MH: It’s the class I’m most familiar with, so I tend to stick to stories about them. It’s more reporting than anything else. I mean, the killers in Funny Games belong to the same class as the family they’re terrorizing… and people have tried to find psychological reasons for why they’re doing these things. “Oh, their mother didn’t love them enough when they were infants, right? That’s the reason they torture them!”

MM: You even have one of the characters say just that…

MH: Right, and it’s obvious that he’s just playing with their heads! It’s utter nonsense. For me, sociological reasons aren’t necessary; in fact, they become very reductive. They tend to put the world on a very simple denominator. Reality is much more complicated.

MM: So can we expect you to just start remaking your entire oeuvre, film by film, now?

MH: It’s odd you say that, because right after I signed on to do this, somebody approached me to remake Caché for Hollywood. And I said, ‘Thanks, but I’m not interested.’ I’m not even sure I could rewrite Caché to make it fit for an American setting, to be frank. It would be tough. [Ron Howard is tentatively attached to remake the film in 2009.] Funny Games was a special case.

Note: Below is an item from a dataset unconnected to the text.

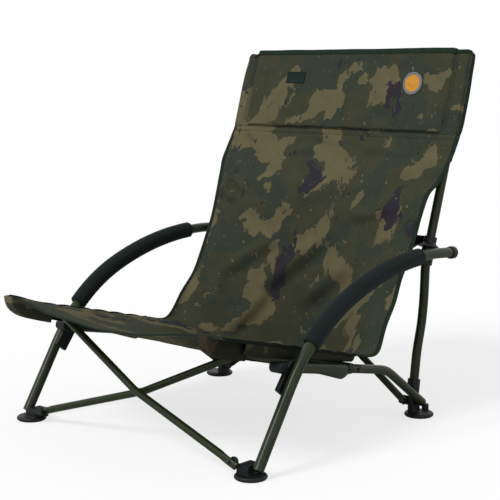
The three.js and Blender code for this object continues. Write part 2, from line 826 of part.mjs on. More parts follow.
function backPoint(u, v) {
  const x = (2 * u - 1) * backHalfWidth * shareAt(backWidthShares, v);
  const lowY = seatRearY + 2 * clothThickness;
  const lowZ = seatRearZ + 2 * clothThickness;
  const z = THREE.MathUtils.lerp(lowZ, backTopZ, shareAt(backHeightShares, v));
  const free = THREE.MathUtils.lerp(lowY, backTopY, shareAt(backReachShares, v));
  const y = Math.min(free, sleeveFrontAt(z) - clothThickness / 2 - runningGap);
  const hollow = backTopHollow + (seatRearReach - backTopHollow) * (1 - v) ** 3;
  const drop = seatRearSag * (1 - v) ** 3;
  return new THREE.Vector3(x, y + hollow * sagShare(x), z - drop * sagShare(x));
}

// The headrest lies in front of the top of the back, facet on facet
function headrestPoint(u, v) {
  const high = 1 - headrestRows / backRows;
  const back = backPoint(u, THREE.MathUtils.lerp(high, 1, v));
  back.y -= clothThickness / 2 + headrestThickness / 2 + runningGap;
  return back;
}

function addCloth() {
  addPart('seat_sling', clothSheet(seatCells, seatCells, seatPoint, clothThickness), camoCloth());
  addPart('back_sling', clothSheet(backCells, backRows, backPoint, clothThickness), camoCloth());
  addPart('headrest', clothSheet(backCells, headrestRows, headrestPoint, headrestThickness), camoCloth());
}

// A cloth sleeve over the top of a back post, closed above it
function addSleeve(side, hand) {
  const path = postPath(side);
  const boreDiameter = postDiameter + 2 * touchGap;
  const sleeve = cut(
    tubeAlong(path, sleeveFrom, path.length + sleeveTop, boreDiameter + 2 * sleeveWall),
    tubeAlong(path, sleeveFrom - overrun, path.length + touchGap, boreDiameter),
  );
  addPart(`post_sleeve_${hand}`, sleeve, camoCloth());
}

for (const [hand, side] of [['right', -1], ['left', 1]]) {
  addLegAndArm(side, hand);
  addRail(side, hand);
  addSeatBar(side, hand);
  addLegBracket(side, hand);
  addPost(side, hand);
  addSleeve(side, hand);
  addFeet(side, hand);
}
addCrossTubes();
addCloth();

const outline = new THREE.Box3().setFromObject(chair, true);
const middleY = (outline.min.y + outline.max.y) / 2;
for (const piece of chair.children) piece.position.y -= middleY;

export default chair;
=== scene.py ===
"""Low folding fishing chair: the looks of its frame, fittings and cloth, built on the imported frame."""
import bisect
import functools
import json
import math

import bpy
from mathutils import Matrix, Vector, noise

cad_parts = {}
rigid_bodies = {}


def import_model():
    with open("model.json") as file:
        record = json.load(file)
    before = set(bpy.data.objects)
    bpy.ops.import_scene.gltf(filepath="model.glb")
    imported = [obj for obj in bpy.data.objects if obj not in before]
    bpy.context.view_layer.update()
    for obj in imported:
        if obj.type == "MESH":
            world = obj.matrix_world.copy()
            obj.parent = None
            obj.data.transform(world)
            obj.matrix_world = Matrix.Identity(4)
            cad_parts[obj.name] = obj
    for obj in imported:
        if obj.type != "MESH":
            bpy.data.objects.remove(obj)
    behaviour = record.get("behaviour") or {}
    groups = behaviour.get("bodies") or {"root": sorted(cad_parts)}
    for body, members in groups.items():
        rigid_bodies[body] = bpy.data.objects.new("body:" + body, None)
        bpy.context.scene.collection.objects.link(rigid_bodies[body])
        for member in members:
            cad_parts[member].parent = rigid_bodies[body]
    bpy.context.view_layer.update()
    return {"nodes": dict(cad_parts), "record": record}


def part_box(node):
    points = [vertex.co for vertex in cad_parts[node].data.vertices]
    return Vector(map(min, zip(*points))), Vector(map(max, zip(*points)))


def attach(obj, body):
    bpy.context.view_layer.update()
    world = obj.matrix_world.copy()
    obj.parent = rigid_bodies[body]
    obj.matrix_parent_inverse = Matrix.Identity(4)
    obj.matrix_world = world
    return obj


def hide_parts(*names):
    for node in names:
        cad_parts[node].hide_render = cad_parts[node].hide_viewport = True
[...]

MM: But you’re okay with another director remaking it?

MH: You mean, am I okay cashing Holly-wood’s checks for not doing any work and not being responsible for the outcome? That’s the real question here. (laughs) Believe me, I’m fine with that.

MM: Given that you’ve remade this film 10 years later, are you worried that you’ll be asked the exact same questions about this version that you were in 1997?

MH: Like a question-for-question remake of an old interview? (laughs) Why not? You can just go back and transcribe the old interviews. See? I’ve just saved you a lot of hard work!

Michael Haneke’s Funny Games U.S. will be released by Warner Independent Pictures on March 14, 2008.